See also Haouari v. Canada (Minister of Citizenship and Immigration), [1996] F.C.J. No. 925 (QL) (F.C.T.D.) at paras. 10-11.


[36]            This is clearly a borderline case. Even though the Immigration Officer stated that she did not consider the information to be "extrinsic" and that, in any event, she did not rely on it, the non-disclosure of this relevant information leads to a perception of unfairness and breach of duty. Further, I cannot conclude that the breach of natural justice was so minor in extent and could not have appreciably affected the final decision.

  

[37]            I need not deal with the other matters raised by the Applicants as my finding above disposes of this application.

  

[38]            I hereby allow this application for judicial review and refer the matter back for redetermination to a different immigration officer.

   

line

     JUDGE

OTTAWA, Ontario

December 23, 2002


  

                                                    FEDERAL COURT OF CANADA

                                                                 TRIAL DIVISION

                              NAMES OF COUNSEL AND SOLICITORS OF RECORD

DOCKET:       IMM-3-02

STYLE OF CAUSE: DANIEL ARDILES, ET AL v. MCI

PLACE OF HEARING:         Toronto

DATE OF HEARING:           December 10, 2002

REASONS FOR JUDGMENT BY:     The Honourable Mr. Justice Rouleau

DATED:          December 23, 2002

APPEARANCES:

            Ms. Patricia Wells

For the Applicants

Ms. Rhonda Marquis

For the Respondent

SOLICITORS OF RECORD:

Ms.
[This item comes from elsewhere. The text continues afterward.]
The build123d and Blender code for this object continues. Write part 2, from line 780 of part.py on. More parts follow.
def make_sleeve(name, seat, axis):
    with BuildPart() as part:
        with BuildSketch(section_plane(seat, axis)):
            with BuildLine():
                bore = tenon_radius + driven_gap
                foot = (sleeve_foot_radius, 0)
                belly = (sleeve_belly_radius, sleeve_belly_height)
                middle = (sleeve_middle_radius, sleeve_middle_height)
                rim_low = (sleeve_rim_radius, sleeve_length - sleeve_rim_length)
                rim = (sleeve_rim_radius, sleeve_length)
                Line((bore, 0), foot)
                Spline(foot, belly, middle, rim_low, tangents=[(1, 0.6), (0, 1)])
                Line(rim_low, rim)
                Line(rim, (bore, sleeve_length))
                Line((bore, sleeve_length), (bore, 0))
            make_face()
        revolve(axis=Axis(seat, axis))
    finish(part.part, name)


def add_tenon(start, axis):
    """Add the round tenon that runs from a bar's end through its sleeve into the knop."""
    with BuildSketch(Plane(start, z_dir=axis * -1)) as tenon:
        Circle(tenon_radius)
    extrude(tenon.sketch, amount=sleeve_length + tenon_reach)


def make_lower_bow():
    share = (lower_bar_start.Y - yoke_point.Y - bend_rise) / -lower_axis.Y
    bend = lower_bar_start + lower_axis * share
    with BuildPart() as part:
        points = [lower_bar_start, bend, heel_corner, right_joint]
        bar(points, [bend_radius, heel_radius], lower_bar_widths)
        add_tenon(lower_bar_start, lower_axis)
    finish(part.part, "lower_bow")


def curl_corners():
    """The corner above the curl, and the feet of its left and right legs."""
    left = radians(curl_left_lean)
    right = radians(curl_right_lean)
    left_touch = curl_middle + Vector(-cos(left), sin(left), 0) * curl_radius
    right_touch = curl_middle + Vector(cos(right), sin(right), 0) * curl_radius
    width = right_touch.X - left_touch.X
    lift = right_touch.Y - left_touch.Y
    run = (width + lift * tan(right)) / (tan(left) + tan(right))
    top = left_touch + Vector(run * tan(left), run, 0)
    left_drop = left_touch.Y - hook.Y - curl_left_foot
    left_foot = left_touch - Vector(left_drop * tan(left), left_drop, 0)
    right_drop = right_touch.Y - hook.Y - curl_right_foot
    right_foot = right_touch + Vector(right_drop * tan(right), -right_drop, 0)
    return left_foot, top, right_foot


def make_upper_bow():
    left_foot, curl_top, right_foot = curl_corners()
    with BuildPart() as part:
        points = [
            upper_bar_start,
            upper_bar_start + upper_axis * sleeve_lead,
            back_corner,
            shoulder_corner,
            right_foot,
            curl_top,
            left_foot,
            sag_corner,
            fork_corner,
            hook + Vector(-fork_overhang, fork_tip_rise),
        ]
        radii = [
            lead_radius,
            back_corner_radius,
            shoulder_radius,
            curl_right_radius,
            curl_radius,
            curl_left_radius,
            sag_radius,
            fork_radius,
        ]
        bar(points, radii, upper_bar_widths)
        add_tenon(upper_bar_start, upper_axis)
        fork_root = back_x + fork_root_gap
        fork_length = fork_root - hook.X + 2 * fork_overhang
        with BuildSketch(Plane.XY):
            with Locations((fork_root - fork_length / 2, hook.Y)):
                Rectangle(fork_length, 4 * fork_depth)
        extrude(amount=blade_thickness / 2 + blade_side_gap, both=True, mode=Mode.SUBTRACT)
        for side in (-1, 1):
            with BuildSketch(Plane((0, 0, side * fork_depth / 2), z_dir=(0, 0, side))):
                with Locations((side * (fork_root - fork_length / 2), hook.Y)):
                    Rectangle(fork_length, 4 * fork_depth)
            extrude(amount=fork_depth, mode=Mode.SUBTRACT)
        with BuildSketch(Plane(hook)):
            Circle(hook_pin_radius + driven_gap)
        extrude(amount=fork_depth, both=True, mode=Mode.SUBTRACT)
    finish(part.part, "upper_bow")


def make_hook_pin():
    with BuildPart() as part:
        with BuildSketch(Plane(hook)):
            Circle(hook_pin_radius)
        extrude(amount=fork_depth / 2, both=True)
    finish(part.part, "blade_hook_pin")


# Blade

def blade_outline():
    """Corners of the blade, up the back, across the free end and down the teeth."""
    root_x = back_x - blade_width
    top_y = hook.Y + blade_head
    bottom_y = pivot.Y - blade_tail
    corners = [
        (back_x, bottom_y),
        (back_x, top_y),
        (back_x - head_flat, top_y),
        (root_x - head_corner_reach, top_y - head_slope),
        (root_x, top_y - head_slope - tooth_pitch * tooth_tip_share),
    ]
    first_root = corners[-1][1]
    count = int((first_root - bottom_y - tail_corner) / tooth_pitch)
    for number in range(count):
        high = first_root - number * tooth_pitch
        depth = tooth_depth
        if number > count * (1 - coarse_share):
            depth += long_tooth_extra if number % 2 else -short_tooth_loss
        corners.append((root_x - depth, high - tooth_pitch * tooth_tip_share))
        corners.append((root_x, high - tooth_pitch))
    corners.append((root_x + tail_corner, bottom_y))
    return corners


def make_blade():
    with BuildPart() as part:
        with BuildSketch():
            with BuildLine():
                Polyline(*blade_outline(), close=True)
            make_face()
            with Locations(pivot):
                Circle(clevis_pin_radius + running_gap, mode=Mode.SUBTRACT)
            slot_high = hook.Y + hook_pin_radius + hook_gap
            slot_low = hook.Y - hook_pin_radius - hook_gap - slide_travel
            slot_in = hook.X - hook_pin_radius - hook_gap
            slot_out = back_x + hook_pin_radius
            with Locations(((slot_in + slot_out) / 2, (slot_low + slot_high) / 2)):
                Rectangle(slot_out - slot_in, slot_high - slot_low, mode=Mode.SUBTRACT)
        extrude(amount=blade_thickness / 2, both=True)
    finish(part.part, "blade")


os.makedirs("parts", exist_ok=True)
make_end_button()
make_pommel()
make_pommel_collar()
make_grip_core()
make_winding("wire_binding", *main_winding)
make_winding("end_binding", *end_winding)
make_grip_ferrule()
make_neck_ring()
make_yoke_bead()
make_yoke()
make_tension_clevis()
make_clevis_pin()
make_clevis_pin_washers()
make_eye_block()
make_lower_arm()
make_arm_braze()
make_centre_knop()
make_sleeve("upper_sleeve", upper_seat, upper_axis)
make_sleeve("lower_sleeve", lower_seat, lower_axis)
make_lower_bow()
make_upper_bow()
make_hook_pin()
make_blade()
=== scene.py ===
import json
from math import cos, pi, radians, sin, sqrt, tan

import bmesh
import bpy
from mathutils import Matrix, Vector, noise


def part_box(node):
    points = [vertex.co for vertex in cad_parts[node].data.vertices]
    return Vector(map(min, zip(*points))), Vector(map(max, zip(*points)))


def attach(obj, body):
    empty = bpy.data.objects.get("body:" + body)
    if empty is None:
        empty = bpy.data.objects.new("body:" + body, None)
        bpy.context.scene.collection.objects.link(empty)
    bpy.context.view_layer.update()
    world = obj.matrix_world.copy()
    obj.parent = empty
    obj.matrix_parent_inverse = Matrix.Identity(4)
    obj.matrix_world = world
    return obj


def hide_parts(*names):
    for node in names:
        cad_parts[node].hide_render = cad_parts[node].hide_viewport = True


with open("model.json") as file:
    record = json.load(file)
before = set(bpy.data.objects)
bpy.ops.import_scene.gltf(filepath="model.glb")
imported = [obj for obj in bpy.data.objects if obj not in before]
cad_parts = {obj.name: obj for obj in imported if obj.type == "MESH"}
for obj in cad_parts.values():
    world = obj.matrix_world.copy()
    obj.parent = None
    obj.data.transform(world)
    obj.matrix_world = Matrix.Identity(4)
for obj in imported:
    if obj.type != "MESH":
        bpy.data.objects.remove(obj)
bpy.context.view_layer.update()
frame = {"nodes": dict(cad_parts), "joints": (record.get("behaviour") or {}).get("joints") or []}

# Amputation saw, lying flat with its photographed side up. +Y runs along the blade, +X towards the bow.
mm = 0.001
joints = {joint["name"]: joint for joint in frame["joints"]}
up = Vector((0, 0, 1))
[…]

Patricia Wells

Barrister and Solicitor

344 Dupont Street

Suite 306

Toronto, Ontario

M5R 1W9       For the Plaintiffs

Ms. Rhonda Marquis

Morris Rosenberg

Deputy Attorney General of Canada

For the Respondent                



[1] Rothstein J.'s decision was reversed on appeal on the grounds that the evidence at issue was not "extrinsic evidence" within the meaning of Shah. See (1996), 107 F.T.R. 80 (F.C.A.). Leave to appeal was denied by the Supreme Court of Canada on October 3, 1996.